Fun Fact: I have actually never played Fathom for Atari 2600.
Oh. My. God. I left this joke in. And I still haven’t played Fathom.
*The sound made by a person being slapped was dubbed in. You’ll notice this when one of the characters gets fish-slapped.
*We get to see the guys towelling off from their showers in their room while the women dry off in theirs. Yes, there is the obligatory gratuitous nudity, but my immediate inquiry was if these people had showered together.
*The actress playing “Margareth”, Mike’s girlfriend, is incapable of more than one facial expression throughout the entire movie. Maybe she should learn how to express her emotions from those fish that Dorothy was so freaked out by.
*Even after finding the lab, the characters still think that it safe to cook the fish that they find in the ship’s galley refrigerator. That’s almost as bad as eating a hot dog that you found on the floor. Reviewer’s Note: I made this joke almost 2 years ago. I’m going to pay for it now.
*There are a few scenes containing dialog even though the actors clearly are not speaking. While the acting here is about as wooden as a ventriloquist’s dummy, you normally have to shove your hand up its ass to make one of those speak.
*The friends eventually find a survivor aboard the craft. It’s not until after this person begins moving and talking that one of the other characters says, “I think he’s alive!”
*A character vomits up what appears to be egg drop soup. Oh, and bugs. Those are included with the lunch combinations.
*A fish flies around attacking people. While it’s stated that this fish can live out of water, it’s never stated that it can fly.

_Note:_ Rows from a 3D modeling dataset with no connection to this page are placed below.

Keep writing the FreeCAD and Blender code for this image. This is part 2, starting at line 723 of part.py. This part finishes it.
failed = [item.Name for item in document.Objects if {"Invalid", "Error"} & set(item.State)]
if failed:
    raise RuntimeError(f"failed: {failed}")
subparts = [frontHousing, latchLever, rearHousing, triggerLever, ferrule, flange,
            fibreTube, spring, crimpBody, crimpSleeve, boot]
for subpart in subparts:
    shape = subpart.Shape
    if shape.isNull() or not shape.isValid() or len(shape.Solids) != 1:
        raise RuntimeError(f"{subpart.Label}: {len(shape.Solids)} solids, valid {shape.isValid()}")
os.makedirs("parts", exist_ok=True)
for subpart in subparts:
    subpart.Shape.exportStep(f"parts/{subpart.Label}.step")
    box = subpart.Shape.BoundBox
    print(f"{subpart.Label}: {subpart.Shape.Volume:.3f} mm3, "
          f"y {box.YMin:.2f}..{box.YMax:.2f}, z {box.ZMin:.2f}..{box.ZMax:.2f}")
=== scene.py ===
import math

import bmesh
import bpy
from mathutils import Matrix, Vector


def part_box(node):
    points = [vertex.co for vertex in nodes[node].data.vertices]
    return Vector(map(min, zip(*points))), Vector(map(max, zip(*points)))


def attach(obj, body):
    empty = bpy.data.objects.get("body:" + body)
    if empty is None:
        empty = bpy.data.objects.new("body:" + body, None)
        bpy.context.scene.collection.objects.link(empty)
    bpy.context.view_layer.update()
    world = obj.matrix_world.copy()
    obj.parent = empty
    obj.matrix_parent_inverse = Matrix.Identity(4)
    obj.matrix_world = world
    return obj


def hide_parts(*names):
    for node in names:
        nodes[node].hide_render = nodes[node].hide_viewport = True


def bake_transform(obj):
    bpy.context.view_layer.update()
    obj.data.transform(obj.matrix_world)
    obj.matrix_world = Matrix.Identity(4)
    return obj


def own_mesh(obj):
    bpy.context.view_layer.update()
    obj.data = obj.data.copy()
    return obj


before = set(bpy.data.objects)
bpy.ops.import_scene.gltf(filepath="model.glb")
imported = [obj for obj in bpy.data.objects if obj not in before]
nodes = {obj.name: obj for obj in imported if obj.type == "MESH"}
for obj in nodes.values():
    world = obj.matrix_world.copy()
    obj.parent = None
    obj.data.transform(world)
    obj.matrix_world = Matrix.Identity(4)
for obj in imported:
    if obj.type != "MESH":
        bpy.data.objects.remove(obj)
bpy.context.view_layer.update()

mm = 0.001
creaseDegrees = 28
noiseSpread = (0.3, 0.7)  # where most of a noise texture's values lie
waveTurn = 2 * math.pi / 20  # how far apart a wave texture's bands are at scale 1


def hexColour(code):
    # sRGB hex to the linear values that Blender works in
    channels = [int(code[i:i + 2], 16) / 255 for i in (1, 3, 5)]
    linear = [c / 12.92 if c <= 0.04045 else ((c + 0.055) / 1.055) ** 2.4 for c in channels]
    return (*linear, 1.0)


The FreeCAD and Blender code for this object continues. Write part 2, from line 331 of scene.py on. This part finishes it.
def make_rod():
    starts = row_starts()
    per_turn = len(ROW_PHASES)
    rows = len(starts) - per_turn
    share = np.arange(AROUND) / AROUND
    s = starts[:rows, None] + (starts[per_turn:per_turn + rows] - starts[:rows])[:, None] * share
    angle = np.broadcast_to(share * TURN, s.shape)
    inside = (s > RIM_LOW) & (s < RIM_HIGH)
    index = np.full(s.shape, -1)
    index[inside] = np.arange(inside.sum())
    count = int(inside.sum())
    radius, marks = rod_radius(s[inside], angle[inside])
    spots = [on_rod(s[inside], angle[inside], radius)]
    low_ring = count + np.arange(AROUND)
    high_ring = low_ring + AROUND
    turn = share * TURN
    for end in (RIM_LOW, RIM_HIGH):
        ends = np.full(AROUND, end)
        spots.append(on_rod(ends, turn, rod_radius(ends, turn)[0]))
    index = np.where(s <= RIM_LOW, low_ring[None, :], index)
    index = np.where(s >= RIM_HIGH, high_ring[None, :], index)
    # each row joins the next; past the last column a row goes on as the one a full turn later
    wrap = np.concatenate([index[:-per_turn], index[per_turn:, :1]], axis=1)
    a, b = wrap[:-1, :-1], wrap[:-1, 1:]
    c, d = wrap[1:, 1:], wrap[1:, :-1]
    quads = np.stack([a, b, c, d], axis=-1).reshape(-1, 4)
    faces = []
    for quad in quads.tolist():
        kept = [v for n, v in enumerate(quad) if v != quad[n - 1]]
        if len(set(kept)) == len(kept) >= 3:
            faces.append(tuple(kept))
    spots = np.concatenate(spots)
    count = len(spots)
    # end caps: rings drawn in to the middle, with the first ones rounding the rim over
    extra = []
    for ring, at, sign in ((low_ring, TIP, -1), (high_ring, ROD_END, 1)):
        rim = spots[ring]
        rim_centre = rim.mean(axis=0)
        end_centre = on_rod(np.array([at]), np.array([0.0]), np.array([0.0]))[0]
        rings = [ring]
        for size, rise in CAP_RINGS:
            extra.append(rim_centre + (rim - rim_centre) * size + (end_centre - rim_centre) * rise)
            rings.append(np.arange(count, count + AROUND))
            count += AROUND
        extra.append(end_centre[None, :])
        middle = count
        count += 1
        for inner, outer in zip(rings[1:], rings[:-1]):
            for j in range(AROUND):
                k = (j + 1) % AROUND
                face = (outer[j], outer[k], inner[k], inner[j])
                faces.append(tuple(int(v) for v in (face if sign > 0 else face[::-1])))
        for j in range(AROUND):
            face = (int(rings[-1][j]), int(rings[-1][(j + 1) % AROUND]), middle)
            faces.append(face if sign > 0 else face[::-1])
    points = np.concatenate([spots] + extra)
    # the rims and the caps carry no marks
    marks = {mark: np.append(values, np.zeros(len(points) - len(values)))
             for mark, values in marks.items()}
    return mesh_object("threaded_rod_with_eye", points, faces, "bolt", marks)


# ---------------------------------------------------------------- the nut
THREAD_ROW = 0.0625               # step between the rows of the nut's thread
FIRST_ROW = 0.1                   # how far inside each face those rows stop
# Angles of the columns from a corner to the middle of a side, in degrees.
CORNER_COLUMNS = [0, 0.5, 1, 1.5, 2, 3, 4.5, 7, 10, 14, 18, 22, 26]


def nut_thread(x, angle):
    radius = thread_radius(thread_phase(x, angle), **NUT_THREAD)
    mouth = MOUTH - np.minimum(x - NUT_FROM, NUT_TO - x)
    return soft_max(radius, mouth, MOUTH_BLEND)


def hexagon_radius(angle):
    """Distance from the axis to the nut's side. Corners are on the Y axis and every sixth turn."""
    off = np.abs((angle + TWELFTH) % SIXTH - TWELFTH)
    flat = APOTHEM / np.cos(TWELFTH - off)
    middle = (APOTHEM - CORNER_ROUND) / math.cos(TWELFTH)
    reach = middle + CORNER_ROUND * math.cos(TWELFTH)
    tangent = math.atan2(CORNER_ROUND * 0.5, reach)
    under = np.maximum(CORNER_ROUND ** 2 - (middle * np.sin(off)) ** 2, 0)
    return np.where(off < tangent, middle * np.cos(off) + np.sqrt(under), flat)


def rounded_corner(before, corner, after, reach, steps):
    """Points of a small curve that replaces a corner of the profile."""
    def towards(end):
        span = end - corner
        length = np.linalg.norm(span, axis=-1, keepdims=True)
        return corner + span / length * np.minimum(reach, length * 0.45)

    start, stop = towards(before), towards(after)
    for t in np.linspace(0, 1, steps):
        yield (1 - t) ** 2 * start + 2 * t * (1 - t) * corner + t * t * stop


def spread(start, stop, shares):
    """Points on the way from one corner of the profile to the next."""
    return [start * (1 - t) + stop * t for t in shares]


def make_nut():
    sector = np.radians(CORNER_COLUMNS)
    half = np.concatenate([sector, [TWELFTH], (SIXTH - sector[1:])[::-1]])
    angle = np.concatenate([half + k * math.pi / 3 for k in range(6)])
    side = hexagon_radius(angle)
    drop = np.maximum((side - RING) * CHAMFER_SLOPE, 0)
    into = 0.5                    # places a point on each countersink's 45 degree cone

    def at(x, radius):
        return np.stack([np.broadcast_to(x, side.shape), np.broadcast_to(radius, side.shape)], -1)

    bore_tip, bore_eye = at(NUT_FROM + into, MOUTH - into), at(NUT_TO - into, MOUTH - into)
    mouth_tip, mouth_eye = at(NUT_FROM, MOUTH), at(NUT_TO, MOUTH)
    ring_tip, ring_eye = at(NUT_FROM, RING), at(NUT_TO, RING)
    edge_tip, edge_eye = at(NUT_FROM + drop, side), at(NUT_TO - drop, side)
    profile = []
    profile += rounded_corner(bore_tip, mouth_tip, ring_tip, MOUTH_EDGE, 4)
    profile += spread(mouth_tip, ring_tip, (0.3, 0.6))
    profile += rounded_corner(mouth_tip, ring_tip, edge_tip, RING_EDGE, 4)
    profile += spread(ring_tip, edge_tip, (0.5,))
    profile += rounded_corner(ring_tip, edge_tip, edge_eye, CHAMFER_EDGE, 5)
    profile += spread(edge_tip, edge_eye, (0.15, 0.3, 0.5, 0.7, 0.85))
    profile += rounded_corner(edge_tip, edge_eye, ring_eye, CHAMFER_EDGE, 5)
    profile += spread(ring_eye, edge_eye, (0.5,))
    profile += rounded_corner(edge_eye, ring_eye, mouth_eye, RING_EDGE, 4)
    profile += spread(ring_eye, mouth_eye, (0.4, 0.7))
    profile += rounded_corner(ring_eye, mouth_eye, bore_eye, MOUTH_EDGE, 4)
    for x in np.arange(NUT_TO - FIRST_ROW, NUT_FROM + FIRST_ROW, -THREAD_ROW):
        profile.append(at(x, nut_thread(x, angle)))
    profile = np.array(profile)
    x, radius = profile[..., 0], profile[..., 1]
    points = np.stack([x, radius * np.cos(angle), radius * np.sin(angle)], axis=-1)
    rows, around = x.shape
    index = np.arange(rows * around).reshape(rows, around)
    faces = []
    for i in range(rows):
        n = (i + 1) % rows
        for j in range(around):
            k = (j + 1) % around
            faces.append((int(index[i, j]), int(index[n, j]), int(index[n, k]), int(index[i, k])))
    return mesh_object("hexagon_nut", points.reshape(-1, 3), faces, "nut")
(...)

I guess that was implied.
*The ship halls are illuminated by statues of little men sporting massive erections that are actually lamps, the light bulb in place of their shrooms. Stroking it turns on the light. Seriously. I’m not bullshiting. Facials, however, may cause 3rd degree burns.
*During a sex scene, a character has his tongue ripped off. It then falls on the woman underneath and proceeds to lick her nipple. The woman has what I can only describe as “fish slime” fall onto her face, which she licks off in her throes of passion. It’s only when his eyeball falls into her mouth that she notices something is wrong. People usually notice something is wrong when I put my balls in their mouth too.

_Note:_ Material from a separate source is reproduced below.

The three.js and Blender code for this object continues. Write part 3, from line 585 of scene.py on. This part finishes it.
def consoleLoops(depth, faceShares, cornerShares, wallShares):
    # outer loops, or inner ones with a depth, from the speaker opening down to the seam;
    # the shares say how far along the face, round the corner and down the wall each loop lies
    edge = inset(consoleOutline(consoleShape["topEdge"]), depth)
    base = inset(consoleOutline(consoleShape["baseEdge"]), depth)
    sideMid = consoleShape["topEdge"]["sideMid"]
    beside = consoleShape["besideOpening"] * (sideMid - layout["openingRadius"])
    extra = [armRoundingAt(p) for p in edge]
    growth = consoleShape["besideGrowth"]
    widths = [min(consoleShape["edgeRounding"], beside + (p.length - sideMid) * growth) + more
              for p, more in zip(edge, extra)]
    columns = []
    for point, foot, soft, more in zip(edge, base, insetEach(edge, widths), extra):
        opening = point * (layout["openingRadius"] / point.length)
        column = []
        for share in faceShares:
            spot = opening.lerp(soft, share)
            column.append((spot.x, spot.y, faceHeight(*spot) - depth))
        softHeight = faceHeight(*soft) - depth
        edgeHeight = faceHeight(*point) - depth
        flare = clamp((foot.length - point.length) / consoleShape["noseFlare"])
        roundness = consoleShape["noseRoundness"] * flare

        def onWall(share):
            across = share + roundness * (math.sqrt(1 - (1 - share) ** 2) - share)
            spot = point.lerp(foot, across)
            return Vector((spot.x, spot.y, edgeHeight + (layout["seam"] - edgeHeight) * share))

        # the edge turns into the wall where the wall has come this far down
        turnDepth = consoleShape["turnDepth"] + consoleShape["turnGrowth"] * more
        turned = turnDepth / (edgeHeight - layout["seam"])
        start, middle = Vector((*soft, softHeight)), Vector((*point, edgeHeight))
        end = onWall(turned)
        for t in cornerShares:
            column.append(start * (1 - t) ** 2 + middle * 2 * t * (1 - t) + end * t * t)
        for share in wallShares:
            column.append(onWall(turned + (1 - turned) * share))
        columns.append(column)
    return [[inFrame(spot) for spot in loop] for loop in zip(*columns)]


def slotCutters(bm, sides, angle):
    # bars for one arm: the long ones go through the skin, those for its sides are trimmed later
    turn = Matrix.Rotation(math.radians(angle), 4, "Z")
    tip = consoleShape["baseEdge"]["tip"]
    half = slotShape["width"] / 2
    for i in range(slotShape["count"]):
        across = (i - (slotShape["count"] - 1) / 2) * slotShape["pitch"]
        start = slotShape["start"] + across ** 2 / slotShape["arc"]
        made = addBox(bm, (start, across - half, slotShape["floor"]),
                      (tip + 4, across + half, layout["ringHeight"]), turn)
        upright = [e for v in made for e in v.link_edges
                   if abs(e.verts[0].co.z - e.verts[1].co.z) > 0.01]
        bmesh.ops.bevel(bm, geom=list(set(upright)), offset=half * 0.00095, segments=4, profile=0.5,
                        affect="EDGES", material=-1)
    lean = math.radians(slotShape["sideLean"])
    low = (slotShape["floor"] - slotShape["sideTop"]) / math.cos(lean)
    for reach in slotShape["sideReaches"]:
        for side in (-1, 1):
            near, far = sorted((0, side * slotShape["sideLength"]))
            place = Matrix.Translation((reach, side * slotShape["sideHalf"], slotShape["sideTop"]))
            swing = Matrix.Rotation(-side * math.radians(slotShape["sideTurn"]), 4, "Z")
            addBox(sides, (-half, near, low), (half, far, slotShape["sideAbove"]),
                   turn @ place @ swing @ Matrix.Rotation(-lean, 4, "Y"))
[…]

*There is a bizarre, whale-shaped clock in the ship’s main hall that just will not shut the fuck up. This is why I love Fudgie the Whale. He didn’t say a damned thing. And he was delicious too!
*Caviar bikini. Not delicious.
*The ship features an evacuation recording that questions the cast’s decision-making abilities. Ok, that was actually quite funny.
*More repeated explosions than Laserblast. If you’ve seen that movie, you know exactly what I’m talking about. If you haven’t seen it? Well, you really have no reason to watch Laserblast.
While a questionable number of people have been led to exclaim Troll 2 as the “best worst movie”, whatever the Hell that means, I am willing to wager that Creatures From the Abyss gives it a serious run for its crown. It’s every bit as dumb, poorly acted, clumsily written, and ludicrous as Troll 2, but with its gore, sex, language, and drug use, it is significantly more adult. Creatures from the Abyss is a prime example of the much maligned, much debated “so bad it’s good” moniker. It’s a very poorly made film with no real redeeming qualities. I can’t recommend it enough.